** REQUIRED TASK **
Locate the line that contains "What parts and". Print it and every subsequent line through the final line of the records, exactly and only those.

[Rows from an object dataset]
==============================
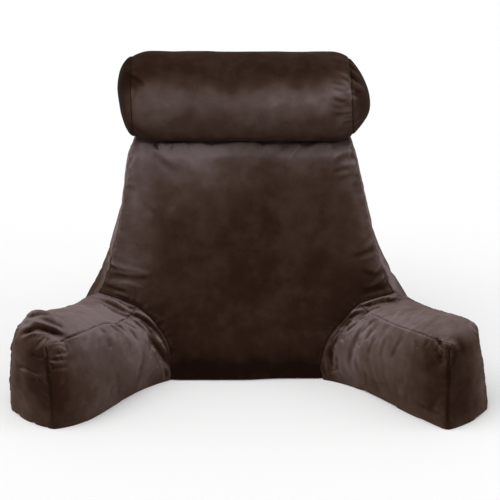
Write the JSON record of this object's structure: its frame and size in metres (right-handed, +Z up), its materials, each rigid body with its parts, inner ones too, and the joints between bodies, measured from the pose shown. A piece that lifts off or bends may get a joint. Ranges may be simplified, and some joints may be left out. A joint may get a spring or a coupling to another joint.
{
  "type": "reading pillow with arms",
  "caption": "Plush backrest cushion with splayed arms, an outer side pocket and a bolster neck roll along its top, for sitting up in bed or on a floor.",
  "frame": {"origin": "on the floor, under the middle of the whole pillow's box", "axes": "+X to the right as seen from the front, +Y towards the back panel, +Z up; the front panel and the arms' ends face -Y"},
  "size_m": [0.9523, 0.4744, 0.6525],
  "materials": {
    "brown_plush": "short velvety plush, brushed pile with a soft pale sheen",
    "roll_plush": "short velvety plush, brushed pile with a soft pale sheen",
    "pocket_plush": "short velvety plush, doubled at its hem"
  },
  "bodies": {
    "root": {"backrest": "brown_plush", "arm_left": "brown_plush", "arm_right": "brown_plush", "neck_roll": "roll_plush", "pocket_left": "pocket_plush"}
  },
  "joints": []
}
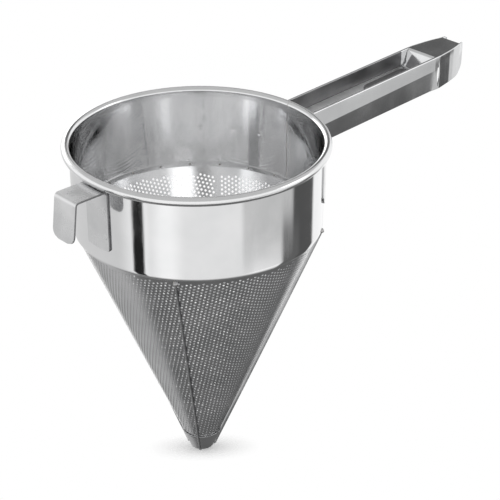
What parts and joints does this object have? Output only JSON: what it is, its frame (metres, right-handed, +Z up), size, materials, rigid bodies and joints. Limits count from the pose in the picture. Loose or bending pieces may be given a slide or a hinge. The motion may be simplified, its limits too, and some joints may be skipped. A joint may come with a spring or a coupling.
{
  "type": "conical strainer",
  "caption": "Conical kitchen strainer: rolled-rim band, perforated cone, guard straps on edge, solid tip, long channel handle and pot hook.",
  "frame": {"origin": "centre of the rim, on the strainer's axis, level with the top of the rolled bead", "axes": "+X along the handle, -X through the pot hook, +Z up out of the mouth, so the cone points to -Z"},
  "size_m": [0.4307, 0.2056, 0.2899],
  "materials": {
    "polished_steel": "polished stainless steel",
    "screen_steel": "satin perforated stainless steel",
    "weld_metal": "dull weld metal"
  },
  "bodies": {
    "root": {"band": "polished_steel", "band_seam": "weld_metal", "cone_screen": "screen_steel", "cone_seam": "weld_metal", "cone_welds": "weld_metal", "tip_cap": "polished_steel", "guard_strap_a": "polished_steel", "guard_strap_b": "polished_steel", "strap_welds": "weld_metal", "handle": "polished_steel", "handle_welds": "weld_metal", "hook": "polished_steel", "hook_welds": "weld_metal"}
  },
  "joints": []
}
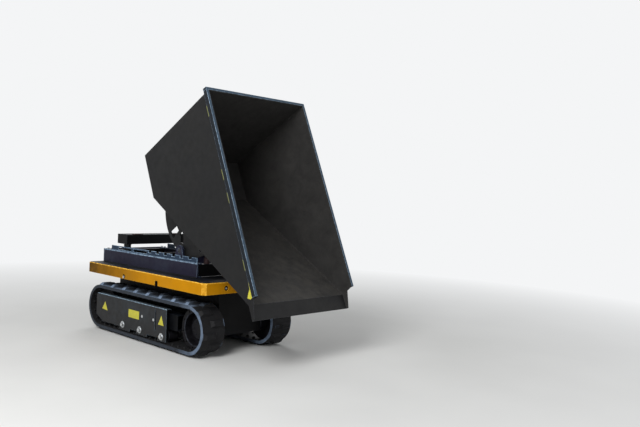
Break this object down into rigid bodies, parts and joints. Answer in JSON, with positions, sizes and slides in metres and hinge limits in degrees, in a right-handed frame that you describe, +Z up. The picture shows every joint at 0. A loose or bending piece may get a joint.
==============================
** TASK ANSWER **
What parts and joints does this object have? Output only JSON: what it is, its frame (metres, right-handed, +Z up), size, materials, rigid bodies and joints. Limits count from the pose in the picture. Loose or bending pieces may be given a slide or a hinge. The motion may be simplified, its limits too, and some joints may be skipped. A joint may come with a spring or a coupling.
{
  "type": "conical strainer",
  "caption": "Conical kitchen strainer: rolled-rim band, perforated cone, guard straps on edge, solid tip, long channel handle and pot hook.",
  "frame": {"origin": "centre of the rim, on the strainer's axis, level with the top of the rolled bead", "axes": "+X along the handle, -X through the pot hook, +Z up out of the mouth, so the cone points to -Z"},
  "size_m": [0.4307, 0.2056, 0.2899],
  "materials": {
    "polished_steel": "polished stainless steel",
    "screen_steel": "satin perforated stainless steel",
    "weld_metal": "dull weld metal"
  },
  "bodies": {
    "root": {"band": "polished_steel", "band_seam": "weld_metal", "cone_screen": "screen_steel", "cone_seam": "weld_metal", "cone_welds": "weld_metal", "tip_cap": "polished_steel", "guard_strap_a": "polished_steel", "guard_strap_b": "polished_steel", "strap_welds": "weld_metal", "handle": "polished_steel", "handle_welds": "weld_metal", "hook": "polished_steel", "hook_welds": "weld_metal"}
  },
  "joints": []
}
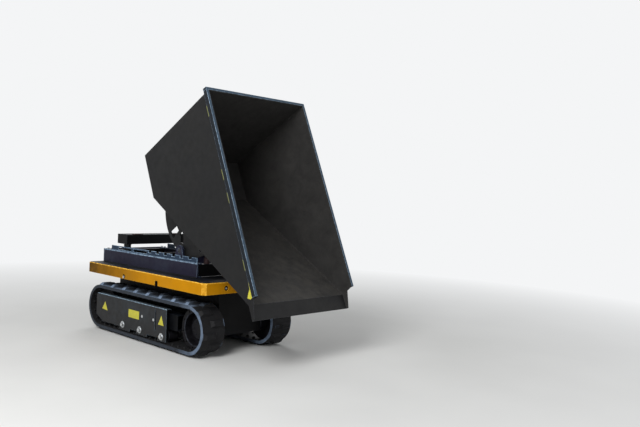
Break this object down into rigid bodies, parts and joints. Answer in JSON, with positions, sizes and slides in metres and hinge limits in degrees, in a right-handed frame that you describe, +Z up. The picture shows every joint at 0. A loose or bending piece may get a joint.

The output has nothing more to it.